Don't get me wrong. I use the same organizing principles and techniques in my own home that I teach my clients. What I can't bring to my own situation, however, is objectivity and a fresh look.
As a result, I tend to get stuck in outmoded thinking. Here's an example.
I have owned a magnificent computer armoire for the last ten years. Originally, it was a way to keep the computer and printer and all of those wires out of sight (and safe from my then 3-year old). Now that I work at home, it is the nerve center of my business.
One of the features of this armoire is a slide-out printer shelf, just below the keyboard tray. I bought a color inkjet printer some time ago and it fit perfectly on that shelf. It was a great printer -- for its time.
I had been dissatisfied with the printer for a while now. For one thing, it was so slow. That was fine when it was only for casual weekend use. But now that I run a business and write manuals and presentations (and a 100-page e-book), it's a real liability.
The other thing that bothered me about the printer was that if I wanted to print on both sides of the page, I had to do it manually. That meant printing the odd pages, reversing the order, and putting the pages back in to print the even pages. If two pages stuck together (which happened frequently), the whole thing needed to be redone.
Needless to say, this printer was starting to cause me a lot of aggravation.
I started looking into a new printer. I discovered that there were a lot of great printers out there, and they weren't expensive. I could get a very fast color inkjet printer, with duplex printing built in. No more flipping pages!
In addition, if I got a printer that was an all-in-one, it could replace my flatbed scanner. And it would have a page feeder!
Here's the problem. The new printers were too tall to fit into that nice slide-out shelf in my computer armoire. Several times, I searched for printers on-line and then abandoned the whole thing because I didn't want to have to put my printer outside the armoire. It will ruin the look of my living room, I thought. So I forged on with my old technology.
The straw that broke the camel's back was the night that I suddenly remembered I need to copy a 30-page, two-sided document. I remembered this at 11 pm, and I needed to have it ready first thing in the morning. I stayed up until 2 am scanning it page by page on my flatbed scanner, and waiting for it to come off my slow printer.
That was it. The next day, I committed to finding a new printer. After much searching on the internet, I chose an HP Office Jet 6500 (Series 709n). I was concerned about the decorative implications, but went ahead anyway.
I've had the printer now for about a month, and I am in love.
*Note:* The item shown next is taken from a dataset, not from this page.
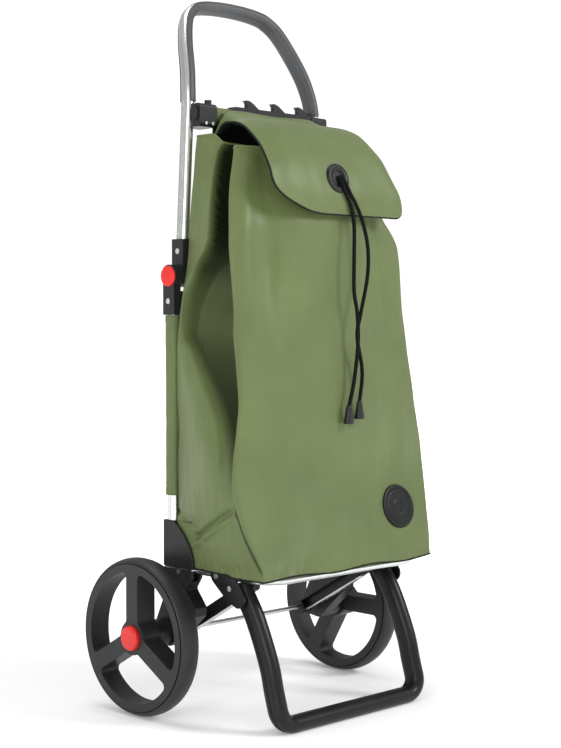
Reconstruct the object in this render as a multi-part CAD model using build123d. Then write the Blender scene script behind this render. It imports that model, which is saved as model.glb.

Not only does it have the features I already mentioned, it is also wireless, which means my husband and my daughter can print directly to the printer without having to use my computer to do it.
I've also redeployed the space taken up by the old printer and the scanner by bringing down to an easily accessible level things I use frequently that were higher up in the armoire. It's so much more convenient now!
As for the decorating crisis I had feared? Frankly, it's not even an issue.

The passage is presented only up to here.